One of the missing links in our transit system has been a good connection between the San Fernando and San Gabriel Valleys that hits key destinations and is easy accessed by neighborhoods.

There is good news on this front. The route and the final environmental study for a new 19-mile rapid bus line between North Hollywood and Pasadena will be considered by the Metro Board of Directors this month (project homepage is here). The project is known formally as the North Hollywood to Pasadena Bus Rapid Transit Corridor Project and has $317 million in funding from Measure M — the sales tax approved by L.A. County voters in 2016 — and State Bill 1.

Approval of the route and the study are a big step toward getting the project built. Once action is taken by the Board, Metro can begin securing construction permits from cities along the route and move the project into its final design phase. The goal is to open the project in 2024.

A map of the proposed route is above. The project includes approximately 11.3 miles of dedicated bus lanes and would run mostly on local streets between the B (Red) Line station in NoHo and Pasadena City College. Key stations are located in the Burbank Media District, downtown Burbank, downtown Glendale, the Eagle Rock business corridor along Colorado Boulevard and Old Pasadena — where there is a connection to the L (Gold) Line.

Unlike Metro’s existing 501 Bus that runs much of its route on the 134 freeway, this new line would travel mostly in neighborhoods and be easier for riders to reach. With the project, travel times would drop 30 to 40 percent over existing bus service in the corridor. For example, from downtown Glendale it would only take 30 minutes to travel to PCC — 18 minutes faster than trips today.

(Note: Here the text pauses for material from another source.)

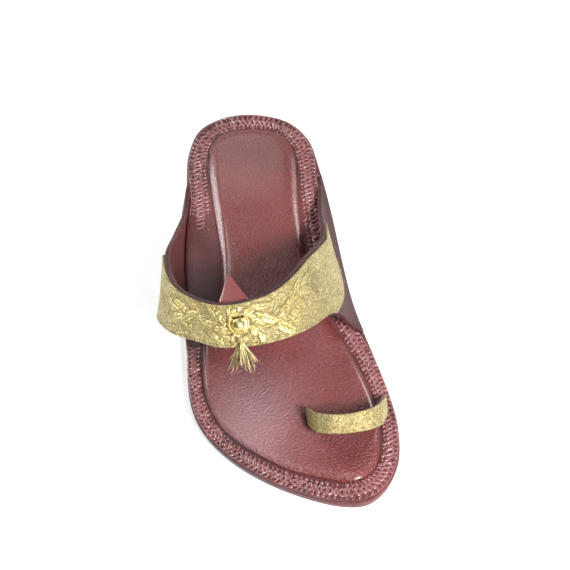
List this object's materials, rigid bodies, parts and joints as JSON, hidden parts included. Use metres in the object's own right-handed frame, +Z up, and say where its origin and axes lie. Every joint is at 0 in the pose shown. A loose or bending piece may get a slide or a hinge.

To be clear: this is a challenging project (see below for more about two segments in particular). Metro currently runs two bus rapid transit lines — i.e. bus lines designed to be quicker — but they both mostly have their own right-of-way. The G (Orange) Line in the San Fernando Valley runs on its own busway built atop an old rail line, whereas the J (Silver) Line between El Monte and San Pedro mostly uses the ExpressLanes on the 10 and 110 freeways.

This project is our first bus rapid transit line that would use mostly local streets. That’s why Metro has been working with local cities and residents to determine where bus lanes are appropriate — and how to minimize traffic and parking impacts.

The detailed map below shows the different segments of the route, while the charts explain the differences between the segments.

The graphics below show the difference between the different configurations.

Curb-running bus lanes are adjacent to the curb, which eliminates parking or restricts parking to time periods when the bus lane is not operational.

Side-running bus lanes dedicate the right travel lane to buses and are separated from the curb by bike lanes, parking lanes or both, and may allow for private vehicles to make right turns from the curb lane at intersections to reduce conflicts with buses.

Center-running bus lanes usually provide two lanes (one for each direction of travel) and may be separated from adjacent traffic by short raised curbs or pavement markings.

In median-running segments, the bus runs in dedicated lanes next to a median (i.e., the left – most lane in the direction of travel). Stations can be placed within the median (for buses with left side doors).

Mixed-flow allows buses to transition from one busway configuration to another, or where traffic, operational or geometric constraints make a dedicated lane impractical.

In particular, there are two parts of the route that have provoked the most public debate.

The first is a 1.3-mile segment along Olive Avenue in Burbank. In this segment, the road would be reconfigured. The number of general traffic lanes would be reduced from two to one in each direction to accommodate a side-running bus lane. The top renderings shows what Olive looks like now and the bottom rendering after the project is built:

Other key points about this segment:

•Olive would not be widened for the project.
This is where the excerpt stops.